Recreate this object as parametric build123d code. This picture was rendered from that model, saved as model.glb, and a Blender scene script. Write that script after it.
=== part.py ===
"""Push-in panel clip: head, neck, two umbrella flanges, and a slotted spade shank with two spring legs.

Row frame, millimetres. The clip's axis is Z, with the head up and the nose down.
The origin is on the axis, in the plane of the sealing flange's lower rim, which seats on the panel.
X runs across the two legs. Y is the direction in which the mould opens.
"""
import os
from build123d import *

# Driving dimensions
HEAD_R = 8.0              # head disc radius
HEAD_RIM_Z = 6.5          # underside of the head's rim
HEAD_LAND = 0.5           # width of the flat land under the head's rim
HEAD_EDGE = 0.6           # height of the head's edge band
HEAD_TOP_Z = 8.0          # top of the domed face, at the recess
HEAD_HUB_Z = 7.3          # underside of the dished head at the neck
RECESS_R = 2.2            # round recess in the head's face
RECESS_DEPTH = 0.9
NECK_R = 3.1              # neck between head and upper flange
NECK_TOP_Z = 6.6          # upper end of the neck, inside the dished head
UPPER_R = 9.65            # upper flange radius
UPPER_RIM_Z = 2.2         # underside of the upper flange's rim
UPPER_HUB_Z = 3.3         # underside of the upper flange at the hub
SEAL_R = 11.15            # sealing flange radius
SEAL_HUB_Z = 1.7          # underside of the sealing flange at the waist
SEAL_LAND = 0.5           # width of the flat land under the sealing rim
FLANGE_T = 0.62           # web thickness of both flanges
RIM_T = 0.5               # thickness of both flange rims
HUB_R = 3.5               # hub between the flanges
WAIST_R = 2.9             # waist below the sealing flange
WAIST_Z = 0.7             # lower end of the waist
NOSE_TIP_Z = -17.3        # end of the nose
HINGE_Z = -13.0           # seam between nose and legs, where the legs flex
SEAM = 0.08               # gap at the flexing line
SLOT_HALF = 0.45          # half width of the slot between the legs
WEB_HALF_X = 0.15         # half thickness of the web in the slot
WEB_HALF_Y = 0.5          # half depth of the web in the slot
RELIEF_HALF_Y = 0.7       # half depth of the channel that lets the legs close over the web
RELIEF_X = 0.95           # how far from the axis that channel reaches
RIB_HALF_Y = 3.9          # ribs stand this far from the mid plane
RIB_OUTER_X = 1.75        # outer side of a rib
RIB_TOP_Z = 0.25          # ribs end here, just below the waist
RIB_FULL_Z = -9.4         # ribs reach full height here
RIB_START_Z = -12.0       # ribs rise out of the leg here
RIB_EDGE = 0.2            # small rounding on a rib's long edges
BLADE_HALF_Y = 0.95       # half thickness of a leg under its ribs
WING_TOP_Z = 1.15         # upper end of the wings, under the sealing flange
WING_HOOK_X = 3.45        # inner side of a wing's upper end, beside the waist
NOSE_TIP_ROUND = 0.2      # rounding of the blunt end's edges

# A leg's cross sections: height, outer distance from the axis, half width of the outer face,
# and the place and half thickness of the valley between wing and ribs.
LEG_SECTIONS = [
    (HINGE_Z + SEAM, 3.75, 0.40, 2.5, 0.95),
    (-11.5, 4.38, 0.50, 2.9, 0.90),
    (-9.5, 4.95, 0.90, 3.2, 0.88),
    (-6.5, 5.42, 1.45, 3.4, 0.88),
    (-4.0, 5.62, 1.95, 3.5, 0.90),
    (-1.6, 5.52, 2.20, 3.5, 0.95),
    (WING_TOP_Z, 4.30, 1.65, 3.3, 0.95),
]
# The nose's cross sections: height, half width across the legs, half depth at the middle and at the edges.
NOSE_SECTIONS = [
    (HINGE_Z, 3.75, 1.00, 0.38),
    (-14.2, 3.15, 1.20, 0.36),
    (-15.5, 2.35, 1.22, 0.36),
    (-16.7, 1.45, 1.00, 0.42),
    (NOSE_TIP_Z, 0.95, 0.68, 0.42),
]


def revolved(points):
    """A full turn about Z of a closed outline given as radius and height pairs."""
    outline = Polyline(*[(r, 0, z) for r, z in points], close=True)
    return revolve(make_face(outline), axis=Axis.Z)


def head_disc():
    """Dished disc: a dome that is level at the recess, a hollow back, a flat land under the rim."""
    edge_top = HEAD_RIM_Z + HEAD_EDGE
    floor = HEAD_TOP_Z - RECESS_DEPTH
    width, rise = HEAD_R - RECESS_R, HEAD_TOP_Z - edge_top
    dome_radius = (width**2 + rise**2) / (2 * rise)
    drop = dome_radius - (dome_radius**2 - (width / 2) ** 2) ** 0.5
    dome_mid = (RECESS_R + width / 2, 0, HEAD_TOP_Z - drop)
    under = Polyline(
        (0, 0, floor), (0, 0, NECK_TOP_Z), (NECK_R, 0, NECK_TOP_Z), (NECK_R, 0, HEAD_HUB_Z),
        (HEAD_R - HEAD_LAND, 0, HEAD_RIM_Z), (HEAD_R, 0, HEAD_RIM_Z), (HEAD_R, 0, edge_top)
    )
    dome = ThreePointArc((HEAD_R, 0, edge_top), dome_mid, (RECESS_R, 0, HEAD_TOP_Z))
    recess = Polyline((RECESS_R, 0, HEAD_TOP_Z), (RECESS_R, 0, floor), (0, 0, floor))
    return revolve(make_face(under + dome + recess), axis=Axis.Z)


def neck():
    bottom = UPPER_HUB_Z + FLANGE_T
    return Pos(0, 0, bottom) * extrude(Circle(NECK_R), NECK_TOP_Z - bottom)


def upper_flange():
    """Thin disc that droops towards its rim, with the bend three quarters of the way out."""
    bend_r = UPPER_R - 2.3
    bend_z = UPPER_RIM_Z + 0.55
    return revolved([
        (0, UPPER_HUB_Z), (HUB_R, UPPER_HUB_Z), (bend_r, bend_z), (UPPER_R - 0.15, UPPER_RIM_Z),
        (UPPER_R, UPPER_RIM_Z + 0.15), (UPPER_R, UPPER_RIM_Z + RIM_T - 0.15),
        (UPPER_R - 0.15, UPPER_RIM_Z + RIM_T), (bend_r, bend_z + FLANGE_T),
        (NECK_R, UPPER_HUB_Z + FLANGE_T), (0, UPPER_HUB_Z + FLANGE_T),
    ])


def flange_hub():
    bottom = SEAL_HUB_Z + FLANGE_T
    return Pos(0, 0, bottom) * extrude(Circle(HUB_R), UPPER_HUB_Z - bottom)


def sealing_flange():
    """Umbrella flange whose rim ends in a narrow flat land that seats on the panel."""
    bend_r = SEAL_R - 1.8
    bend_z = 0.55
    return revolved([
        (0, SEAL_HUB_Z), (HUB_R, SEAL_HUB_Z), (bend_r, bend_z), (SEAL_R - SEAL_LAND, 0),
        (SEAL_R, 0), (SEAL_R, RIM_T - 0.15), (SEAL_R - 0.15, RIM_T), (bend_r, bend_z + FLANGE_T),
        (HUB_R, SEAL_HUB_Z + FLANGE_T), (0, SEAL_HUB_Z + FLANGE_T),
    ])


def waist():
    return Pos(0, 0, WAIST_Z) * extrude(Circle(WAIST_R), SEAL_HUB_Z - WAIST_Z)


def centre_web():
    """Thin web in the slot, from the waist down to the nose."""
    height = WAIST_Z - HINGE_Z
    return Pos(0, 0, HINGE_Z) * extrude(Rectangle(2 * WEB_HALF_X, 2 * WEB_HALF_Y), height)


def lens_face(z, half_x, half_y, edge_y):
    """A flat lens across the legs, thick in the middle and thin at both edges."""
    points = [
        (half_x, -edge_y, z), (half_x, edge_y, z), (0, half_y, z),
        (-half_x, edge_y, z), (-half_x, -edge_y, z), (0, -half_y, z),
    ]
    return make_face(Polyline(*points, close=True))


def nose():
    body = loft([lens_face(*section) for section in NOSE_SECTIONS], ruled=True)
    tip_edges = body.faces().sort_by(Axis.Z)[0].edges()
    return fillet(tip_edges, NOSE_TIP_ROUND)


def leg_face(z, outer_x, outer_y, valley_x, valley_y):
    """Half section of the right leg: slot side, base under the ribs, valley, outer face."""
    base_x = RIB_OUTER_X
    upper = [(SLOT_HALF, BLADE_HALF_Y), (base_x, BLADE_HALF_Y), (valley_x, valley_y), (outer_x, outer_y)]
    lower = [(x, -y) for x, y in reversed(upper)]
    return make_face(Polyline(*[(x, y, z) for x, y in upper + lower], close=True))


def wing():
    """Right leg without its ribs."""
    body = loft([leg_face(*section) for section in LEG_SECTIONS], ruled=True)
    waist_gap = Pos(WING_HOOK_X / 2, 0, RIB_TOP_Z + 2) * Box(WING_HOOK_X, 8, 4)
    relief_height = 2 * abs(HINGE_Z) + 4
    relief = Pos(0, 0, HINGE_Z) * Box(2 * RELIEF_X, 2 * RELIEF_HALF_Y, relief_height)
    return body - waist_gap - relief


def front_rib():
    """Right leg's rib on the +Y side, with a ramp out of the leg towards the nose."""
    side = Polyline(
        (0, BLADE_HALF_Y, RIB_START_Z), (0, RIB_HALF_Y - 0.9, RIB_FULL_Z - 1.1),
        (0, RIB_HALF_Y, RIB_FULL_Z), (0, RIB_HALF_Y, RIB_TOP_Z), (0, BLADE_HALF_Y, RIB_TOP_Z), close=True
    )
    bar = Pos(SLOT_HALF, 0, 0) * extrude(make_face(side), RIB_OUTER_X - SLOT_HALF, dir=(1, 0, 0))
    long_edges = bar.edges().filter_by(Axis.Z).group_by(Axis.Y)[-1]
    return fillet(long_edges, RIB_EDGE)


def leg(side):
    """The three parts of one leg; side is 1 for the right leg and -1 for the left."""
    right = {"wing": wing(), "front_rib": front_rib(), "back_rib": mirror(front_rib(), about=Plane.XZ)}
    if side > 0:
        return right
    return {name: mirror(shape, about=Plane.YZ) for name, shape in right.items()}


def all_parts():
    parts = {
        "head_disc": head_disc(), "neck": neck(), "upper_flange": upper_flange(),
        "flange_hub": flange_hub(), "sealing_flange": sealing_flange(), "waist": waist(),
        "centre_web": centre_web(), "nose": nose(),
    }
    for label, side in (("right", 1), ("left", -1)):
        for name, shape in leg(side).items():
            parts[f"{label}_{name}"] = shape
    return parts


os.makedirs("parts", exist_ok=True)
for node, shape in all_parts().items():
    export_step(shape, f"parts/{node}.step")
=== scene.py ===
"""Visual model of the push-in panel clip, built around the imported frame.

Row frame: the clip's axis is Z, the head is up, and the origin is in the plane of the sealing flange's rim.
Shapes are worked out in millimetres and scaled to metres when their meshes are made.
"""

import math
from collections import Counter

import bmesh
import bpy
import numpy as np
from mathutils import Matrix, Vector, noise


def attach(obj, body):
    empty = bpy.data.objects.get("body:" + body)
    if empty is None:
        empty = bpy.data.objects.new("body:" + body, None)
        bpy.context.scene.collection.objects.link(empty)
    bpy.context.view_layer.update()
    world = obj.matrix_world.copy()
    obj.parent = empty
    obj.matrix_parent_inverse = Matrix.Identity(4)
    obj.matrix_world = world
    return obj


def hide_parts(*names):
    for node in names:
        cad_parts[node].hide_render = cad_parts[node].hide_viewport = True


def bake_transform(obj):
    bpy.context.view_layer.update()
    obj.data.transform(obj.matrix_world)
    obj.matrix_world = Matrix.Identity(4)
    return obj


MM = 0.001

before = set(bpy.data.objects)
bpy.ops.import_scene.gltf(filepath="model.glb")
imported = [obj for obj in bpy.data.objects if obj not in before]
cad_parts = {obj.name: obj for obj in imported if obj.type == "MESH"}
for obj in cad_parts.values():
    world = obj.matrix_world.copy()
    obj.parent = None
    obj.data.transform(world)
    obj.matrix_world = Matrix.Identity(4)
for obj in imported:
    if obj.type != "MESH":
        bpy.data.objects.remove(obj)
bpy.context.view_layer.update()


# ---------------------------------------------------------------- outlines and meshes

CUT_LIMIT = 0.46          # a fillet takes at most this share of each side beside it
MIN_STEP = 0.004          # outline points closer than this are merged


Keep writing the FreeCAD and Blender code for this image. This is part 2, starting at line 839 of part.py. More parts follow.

**TASK TO CARRY OUT:** Set down, exactly and alone, the run of lines from the line that has "return parts" to the line that has "bpy.context.scene.collection.objects.link(empty)".

**REPLY TO THE EXERCISE:**
    return parts


os.makedirs("parts", exist_ok=True)
for node, shape in all_parts().items():
    export_step(shape, f"parts/{node}.step")
=== scene.py ===
"""Visual model of the push-in panel clip, built around the imported frame.

Row frame: the clip's axis is Z, the head is up, and the origin is in the plane of the sealing flange's rim.
Shapes are worked out in millimetres and scaled to metres when their meshes are made.
"""

import math
from collections import Counter

import bmesh
import bpy
import numpy as np
from mathutils import Matrix, Vector, noise


def attach(obj, body):
    empty = bpy.data.objects.get("body:" + body)
    if empty is None:
        empty = bpy.data.objects.new("body:" + body, None)
        bpy.context.scene.collection.objects.link(empty)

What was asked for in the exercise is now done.